In other projects, we are conducting experiments to understand factors that add to stigma associated with clutter. For example, does it matter how the “root cause” of the problem is described? Are attitudes toward household clutter the same, regardless of how much clutter there is or what kinds of problems the clutter causes inside the home? These studies will help us to gain a clearer understanding of stigma related to hoarding.

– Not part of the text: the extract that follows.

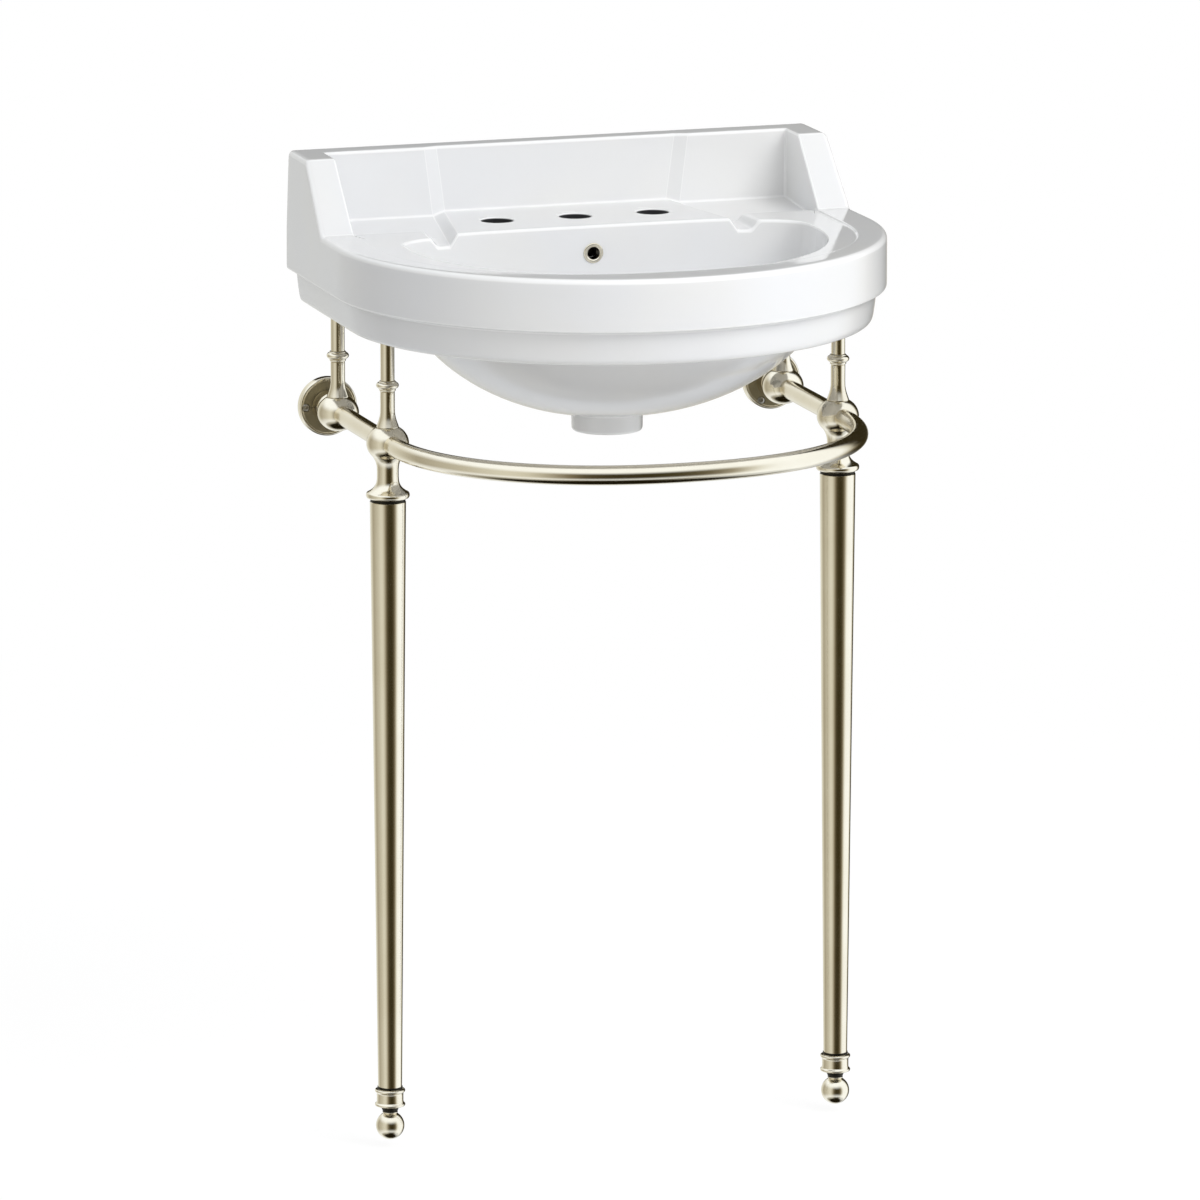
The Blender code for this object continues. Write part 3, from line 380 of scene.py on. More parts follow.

Extreme Intervention Practices

Although hoarding is driven by psychological factors, such as difficulty deciding what to keep versus what to get rid of, the major risks associated with hoarding, such as fires, pest infestations, and tripping hazards, are caused by the accumulation of extreme amounts of clutter. Clean-outs, which involve a rapid removal of a large volume of stuff, are not recommended, but they are still used in many cases. Evictions are sometimes used as well, despite the obvious negative impact on the resident. Very little research has been done about what clean-outs actually are, how clean-outs or evictions are implemented in cases of hoarding, what outcomes they do and do not achieve, and how community-based service providers and clients regard these intervention strategies.

Research Publications

We have several current studies on these extreme interventions. Our first step has been to conduct a scoping review of both academic and internet-based literature on clean-outs and evictions. We have also conducted a set of structured interviews with a wide range of community service providers to hear their reports of clean-outs – what made them seem necessary at the time, how they were conducted, and what the outcomes were. We are also conducting a survey of people with lived experience of a clean-out related to hoarding, to understand aspects of these practices that make them more or less difficult for the person whose stuff is being removed. We understand from community-service providers that clean-outs are sometimes necessary to prevent even worse outcomes (such as eviction), and we are ultimately interested in developing guidelines for conducting such extreme interventions – when they are necessary – in a compassionate and more client-centred way.